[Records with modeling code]
<<<<

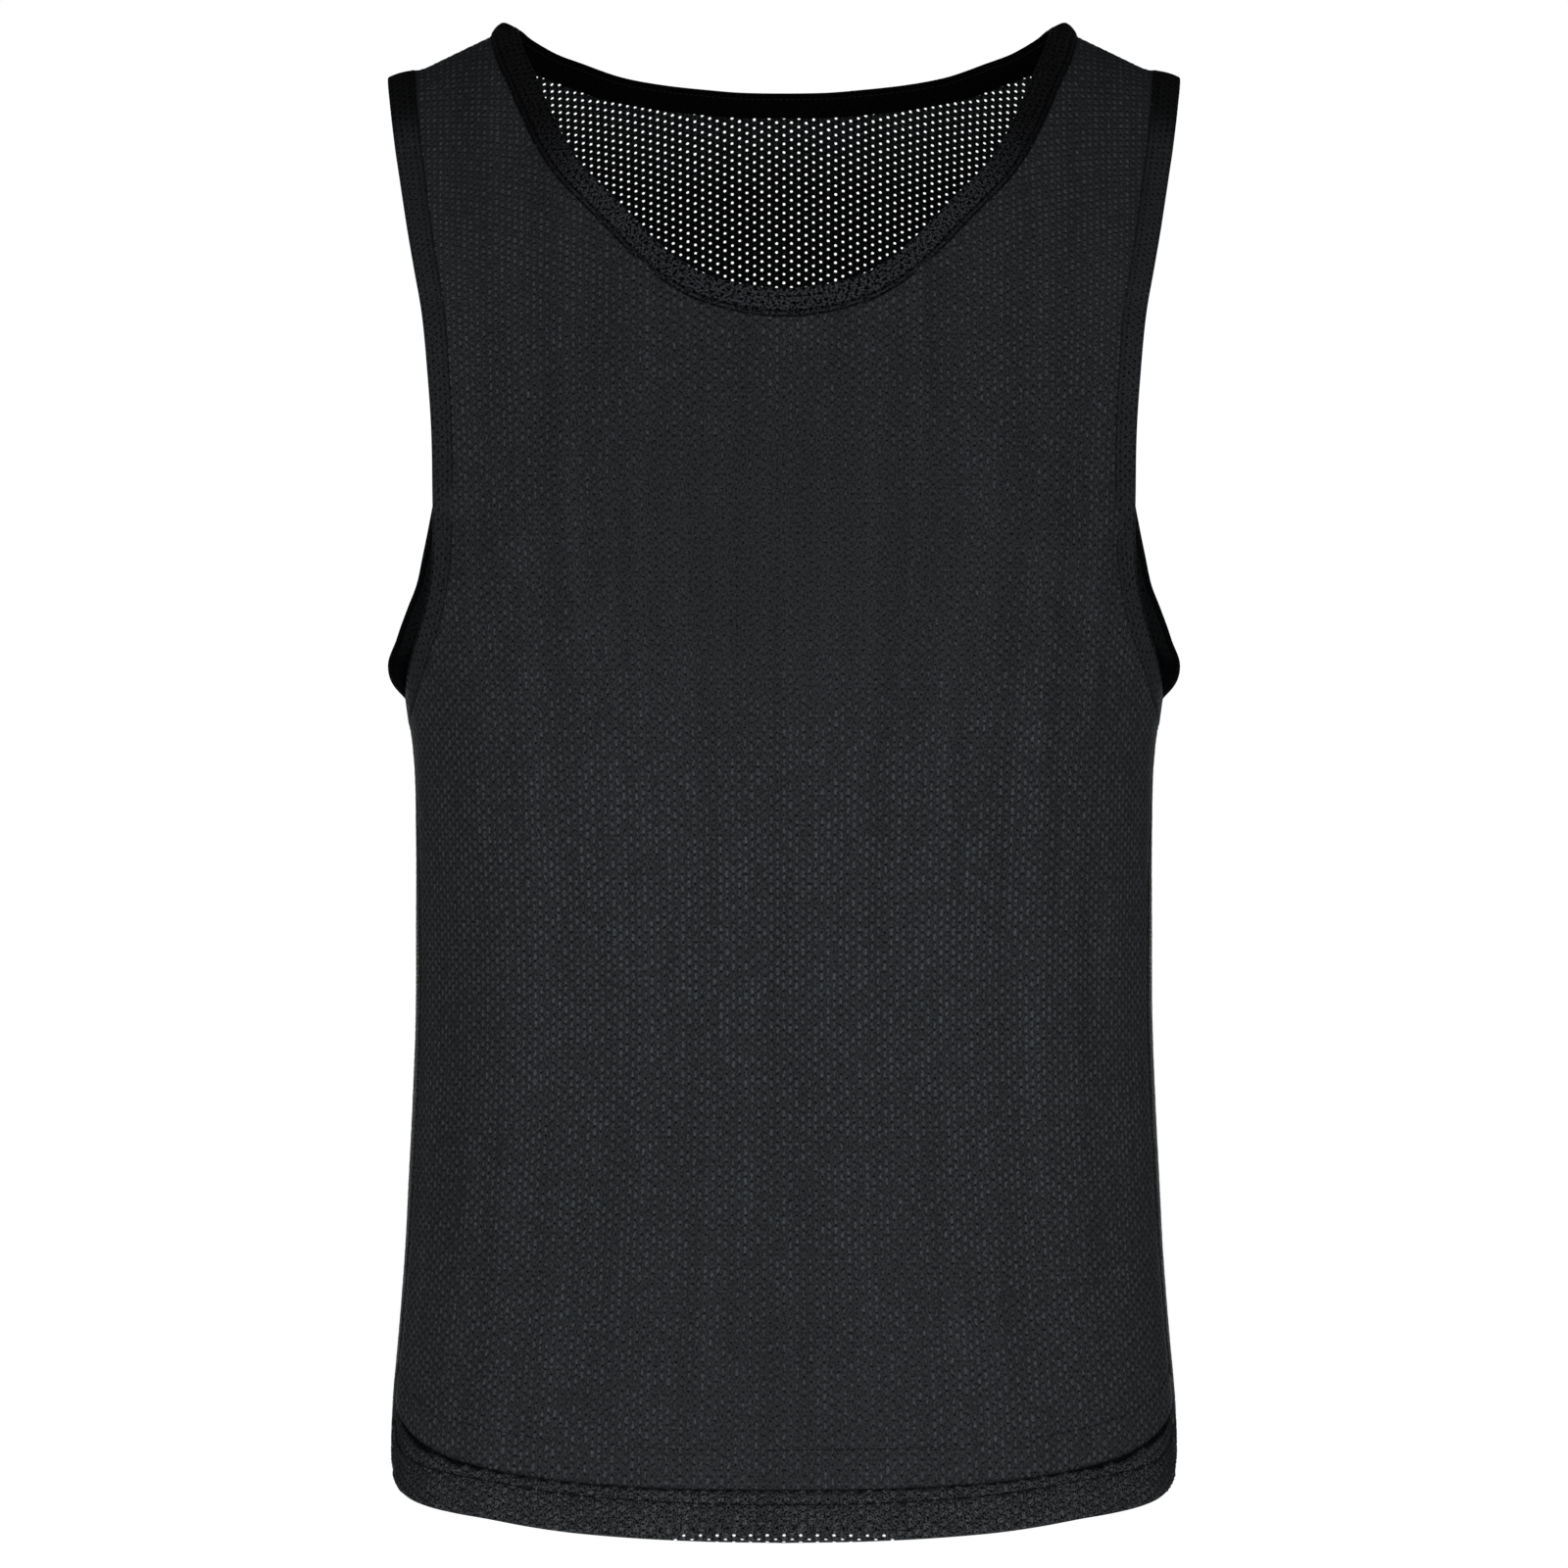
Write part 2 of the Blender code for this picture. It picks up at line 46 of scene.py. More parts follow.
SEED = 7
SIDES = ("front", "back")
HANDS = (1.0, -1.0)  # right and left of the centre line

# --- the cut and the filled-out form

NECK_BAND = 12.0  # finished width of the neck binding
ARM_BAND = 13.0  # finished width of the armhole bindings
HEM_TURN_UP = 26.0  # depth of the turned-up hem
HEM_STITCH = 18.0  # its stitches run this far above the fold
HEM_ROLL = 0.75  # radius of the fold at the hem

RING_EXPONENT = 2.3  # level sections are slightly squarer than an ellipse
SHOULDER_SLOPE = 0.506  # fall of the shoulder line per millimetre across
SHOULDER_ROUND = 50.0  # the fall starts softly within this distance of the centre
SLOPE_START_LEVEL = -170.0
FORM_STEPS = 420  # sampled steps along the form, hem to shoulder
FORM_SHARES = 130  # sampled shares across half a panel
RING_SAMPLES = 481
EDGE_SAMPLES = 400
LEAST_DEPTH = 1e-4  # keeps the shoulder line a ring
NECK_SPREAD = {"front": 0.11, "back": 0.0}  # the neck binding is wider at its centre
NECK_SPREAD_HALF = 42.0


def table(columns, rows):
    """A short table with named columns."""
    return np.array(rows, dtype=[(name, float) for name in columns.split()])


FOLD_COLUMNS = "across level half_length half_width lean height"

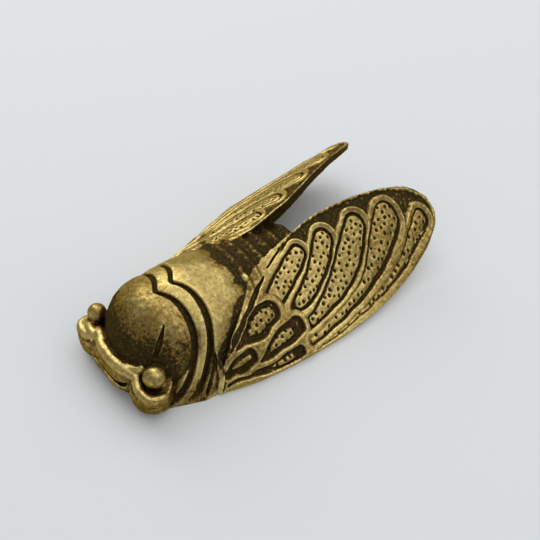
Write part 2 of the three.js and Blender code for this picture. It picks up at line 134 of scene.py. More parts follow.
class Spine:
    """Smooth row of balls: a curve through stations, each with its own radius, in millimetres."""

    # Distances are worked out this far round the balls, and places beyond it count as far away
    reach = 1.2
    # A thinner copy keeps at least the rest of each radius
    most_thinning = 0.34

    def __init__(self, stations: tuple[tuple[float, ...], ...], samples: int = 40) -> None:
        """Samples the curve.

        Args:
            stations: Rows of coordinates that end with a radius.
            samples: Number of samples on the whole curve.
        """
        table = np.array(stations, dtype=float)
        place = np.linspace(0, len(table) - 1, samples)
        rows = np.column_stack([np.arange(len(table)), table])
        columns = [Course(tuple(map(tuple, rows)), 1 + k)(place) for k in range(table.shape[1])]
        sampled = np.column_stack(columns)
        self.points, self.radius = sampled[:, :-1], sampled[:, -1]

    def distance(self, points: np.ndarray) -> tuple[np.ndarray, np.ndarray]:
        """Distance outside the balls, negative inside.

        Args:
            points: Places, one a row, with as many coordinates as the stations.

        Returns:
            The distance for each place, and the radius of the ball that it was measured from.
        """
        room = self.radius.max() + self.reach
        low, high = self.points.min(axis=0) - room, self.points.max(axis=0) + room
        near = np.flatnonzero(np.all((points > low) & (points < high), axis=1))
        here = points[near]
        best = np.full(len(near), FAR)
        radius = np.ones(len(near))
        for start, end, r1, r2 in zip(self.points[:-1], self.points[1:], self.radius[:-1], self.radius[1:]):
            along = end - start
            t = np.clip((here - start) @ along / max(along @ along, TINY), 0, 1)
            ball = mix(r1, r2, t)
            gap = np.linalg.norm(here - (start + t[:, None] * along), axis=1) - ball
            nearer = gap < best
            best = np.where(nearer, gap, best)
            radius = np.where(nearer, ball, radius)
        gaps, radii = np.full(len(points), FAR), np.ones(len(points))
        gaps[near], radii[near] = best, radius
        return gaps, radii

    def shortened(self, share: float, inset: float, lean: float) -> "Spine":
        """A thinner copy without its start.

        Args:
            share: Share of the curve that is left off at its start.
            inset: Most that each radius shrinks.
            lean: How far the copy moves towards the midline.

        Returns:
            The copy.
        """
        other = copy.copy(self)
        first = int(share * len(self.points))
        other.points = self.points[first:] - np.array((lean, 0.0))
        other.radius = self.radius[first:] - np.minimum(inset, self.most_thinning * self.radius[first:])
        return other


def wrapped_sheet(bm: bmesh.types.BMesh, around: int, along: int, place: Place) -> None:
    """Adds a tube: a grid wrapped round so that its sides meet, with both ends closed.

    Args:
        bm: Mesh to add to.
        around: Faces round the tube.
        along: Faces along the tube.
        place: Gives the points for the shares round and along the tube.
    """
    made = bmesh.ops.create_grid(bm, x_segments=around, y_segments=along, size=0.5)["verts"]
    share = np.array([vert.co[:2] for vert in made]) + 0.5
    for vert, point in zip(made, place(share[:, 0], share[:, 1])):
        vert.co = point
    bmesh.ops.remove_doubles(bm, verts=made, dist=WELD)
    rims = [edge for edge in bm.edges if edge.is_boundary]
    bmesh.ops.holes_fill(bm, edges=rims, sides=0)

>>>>

▶ [Problem details] Exactly as shown, repeat every record.

▶ [Answer for this exercise]
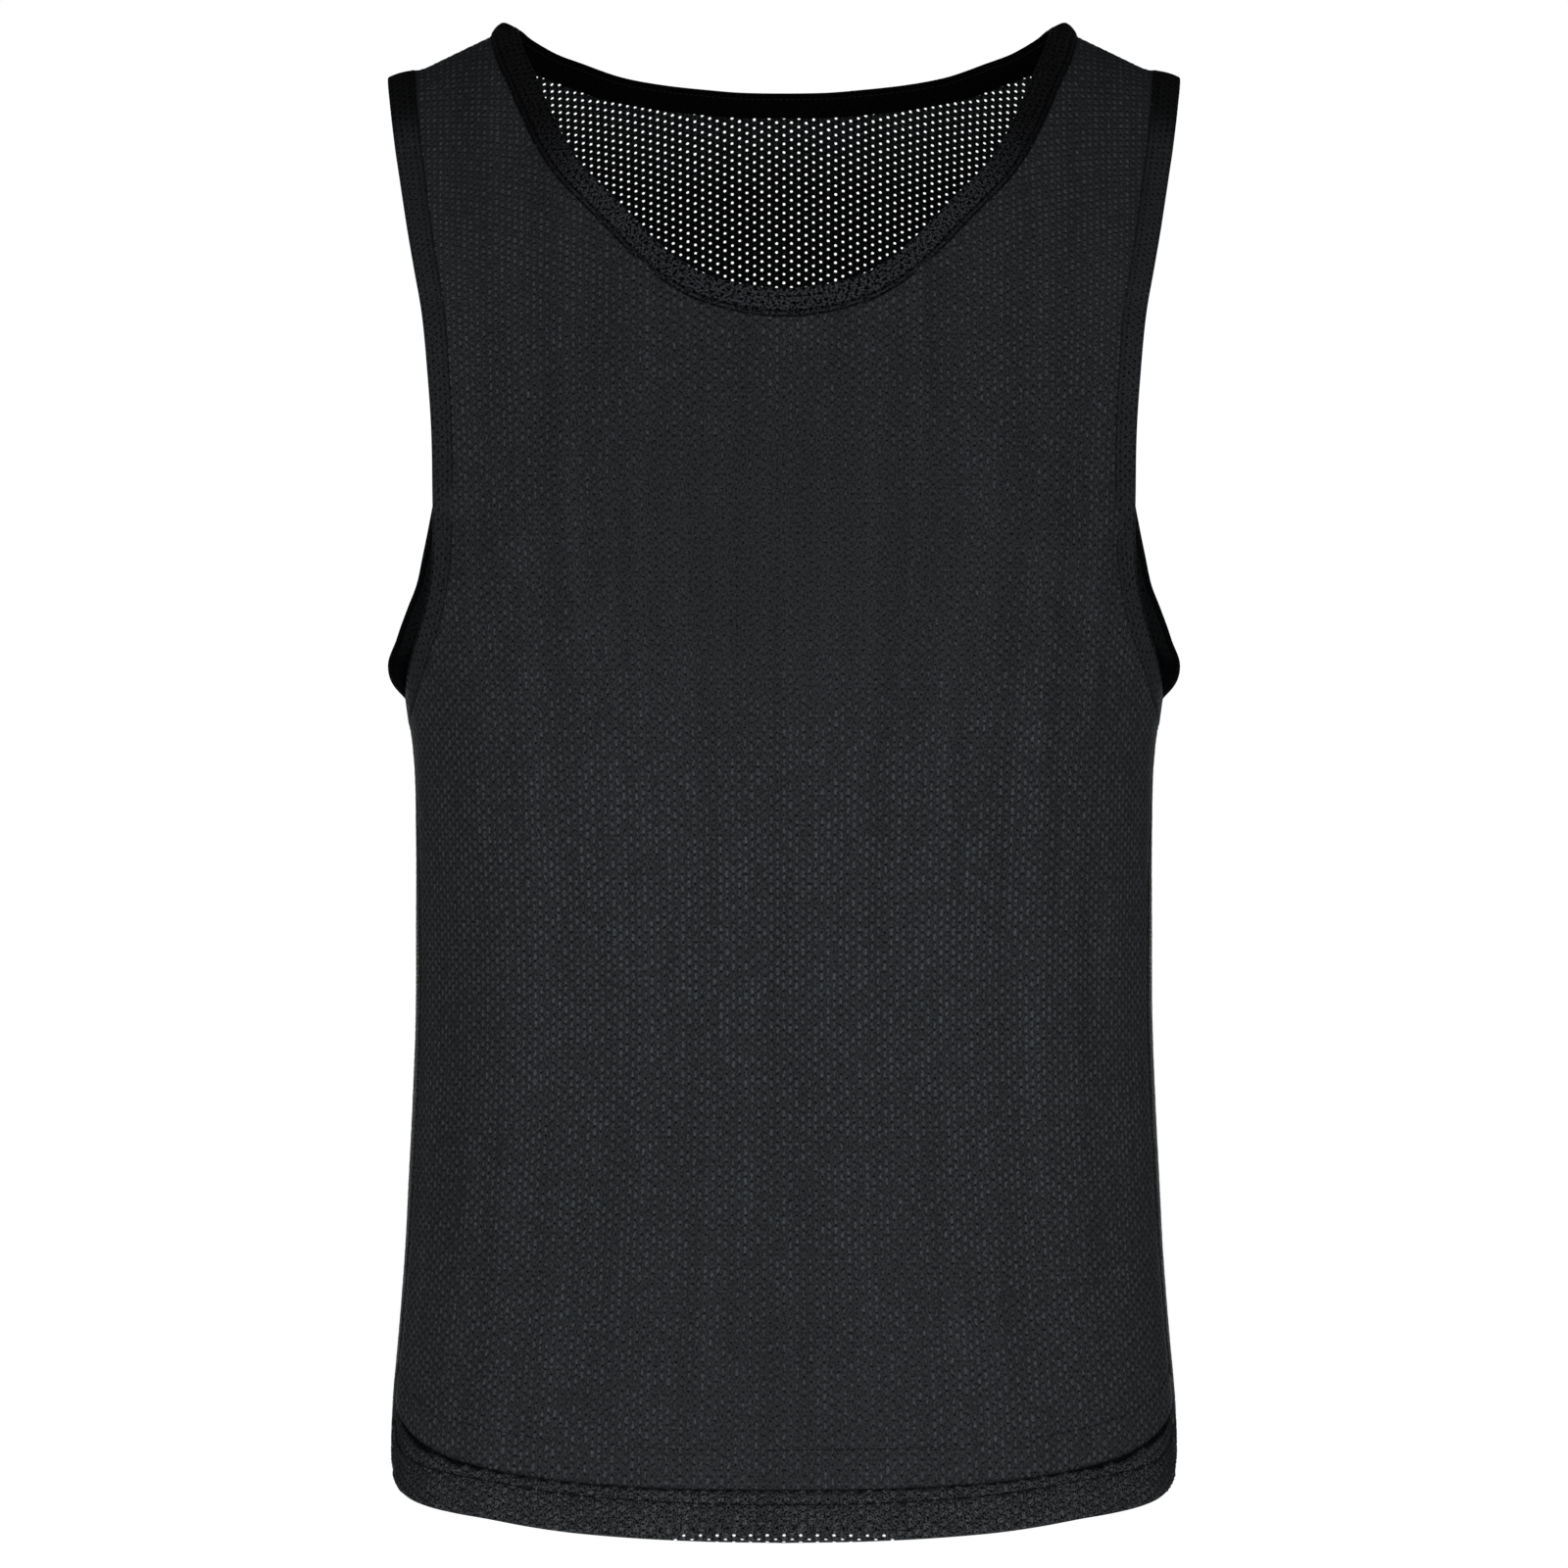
Write part 2 of the Blender code for this picture. It picks up at line 46 of scene.py. More parts follow.
SEED = 7
SIDES = ("front", "back")
HANDS = (1.0, -1.0)  # right and left of the centre line

# --- the cut and the filled-out form

NECK_BAND = 12.0  # finished width of the neck binding
ARM_BAND = 13.0  # finished width of the armhole bindings
HEM_TURN_UP = 26.0  # depth of the turned-up hem
HEM_STITCH = 18.0  # its stitches run this far above the fold
HEM_ROLL = 0.75  # radius of the fold at the hem

RING_EXPONENT = 2.3  # level sections are slightly squarer than an ellipse
SHOULDER_SLOPE = 0.506  # fall of the shoulder line per millimetre across
SHOULDER_ROUND = 50.0  # the fall starts softly within this distance of the centre
SLOPE_START_LEVEL = -170.0
FORM_STEPS = 420  # sampled steps along the form, hem to shoulder
FORM_SHARES = 130  # sampled shares across half a panel
RING_SAMPLES = 481
EDGE_SAMPLES = 400
LEAST_DEPTH = 1e-4  # keeps the shoulder line a ring
NECK_SPREAD = {"front": 0.11, "back": 0.0}  # the neck binding is wider at its centre
NECK_SPREAD_HALF = 42.0


def table(columns, rows):
    """A short table with named columns."""
    return np.array(rows, dtype=[(name, float) for name in columns.split()])


FOLD_COLUMNS = "across level half_length half_width lean height"

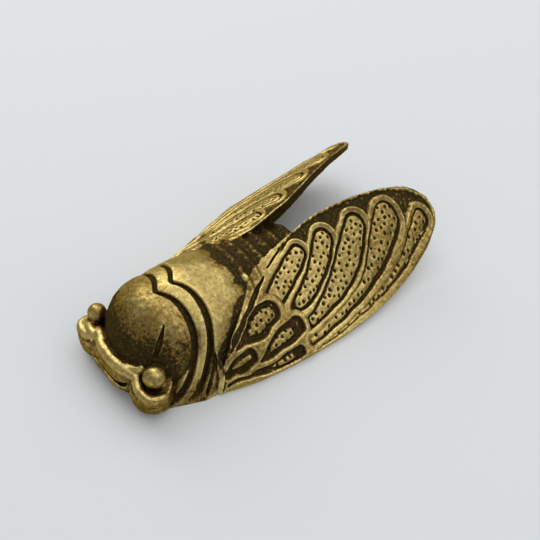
Write part 2 of the three.js and Blender code for this picture. It picks up at line 134 of scene.py. More parts follow.
class Spine:
    """Smooth row of balls: a curve through stations, each with its own radius, in millimetres."""

    # Distances are worked out this far round the balls, and places beyond it count as far away
    reach = 1.2
    # A thinner copy keeps at least the rest of each radius
    most_thinning = 0.34

    def __init__(self, stations: tuple[tuple[float, ...], ...], samples: int = 40) -> None:
        """Samples the curve.

        Args:
            stations: Rows of coordinates that end with a radius.
            samples: Number of samples on the whole curve.
        """
        table = np.array(stations, dtype=float)
        place = np.linspace(0, len(table) - 1, samples)
        rows = np.column_stack([np.arange(len(table)), table])
        columns = [Course(tuple(map(tuple, rows)), 1 + k)(place) for k in range(table.shape[1])]
        sampled = np.column_stack(columns)
        self.points, self.radius = sampled[:, :-1], sampled[:, -1]

    def distance(self, points: np.ndarray) -> tuple[np.ndarray, np.ndarray]:
        """Distance outside the balls, negative inside.

        Args:
            points: Places, one a row, with as many coordinates as the stations.

        Returns:
            The distance for each place, and the radius of the ball that it was measured from.
        """
        room = self.radius.max() + self.reach
        low, high = self.points.min(axis=0) - room, self.points.max(axis=0) + room
        near = np.flatnonzero(np.all((points > low) & (points < high), axis=1))
        here = points[near]
        best = np.full(len(near), FAR)
        radius = np.ones(len(near))
        for start, end, r1, r2 in zip(self.points[:-1], self.points[1:], self.radius[:-1], self.radius[1:]):
            along = end - start
            t = np.clip((here - start) @ along / max(along @ along, TINY), 0, 1)
            ball = mix(r1, r2, t)
            gap = np.linalg.norm(here - (start + t[:, None] * along), axis=1) - ball
            nearer = gap < best
            best = np.where(nearer, gap, best)
            radius = np.where(nearer, ball, radius)
        gaps, radii = np.full(len(points), FAR), np.ones(len(points))
        gaps[near], radii[near] = best, radius
        return gaps, radii

    def shortened(self, share: float, inset: float, lean: float) -> "Spine":
        """A thinner copy without its start.

        Args:
            share: Share of the curve that is left off at its start.
            inset: Most that each radius shrinks.
            lean: How far the copy moves towards the midline.

        Returns:
            The copy.
        """
        other = copy.copy(self)
        first = int(share * len(self.points))
        other.points = self.points[first:] - np.array((lean, 0.0))
        other.radius = self.radius[first:] - np.minimum(inset, self.most_thinning * self.radius[first:])
        return other


def wrapped_sheet(bm: bmesh.types.BMesh, around: int, along: int, place: Place) -> None:
    """Adds a tube: a grid wrapped round so that its sides meet, with both ends closed.

    Args:
        bm: Mesh to add to.
        around: Faces round the tube.
        along: Faces along the tube.
        place: Gives the points for the shares round and along the tube.
    """
    made = bmesh.ops.create_grid(bm, x_segments=around, y_segments=along, size=0.5)["verts"]
    share = np.array([vert.co[:2] for vert in made]) + 0.5
    for vert, point in zip(made, place(share[:, 0], share[:, 1])):
        vert.co = point
    bmesh.ops.remove_doubles(bm, verts=made, dist=WELD)
    rims = [edge for edge in bm.edges if edge.is_boundary]
    bmesh.ops.holes_fill(bm, edges=rims, sides=0)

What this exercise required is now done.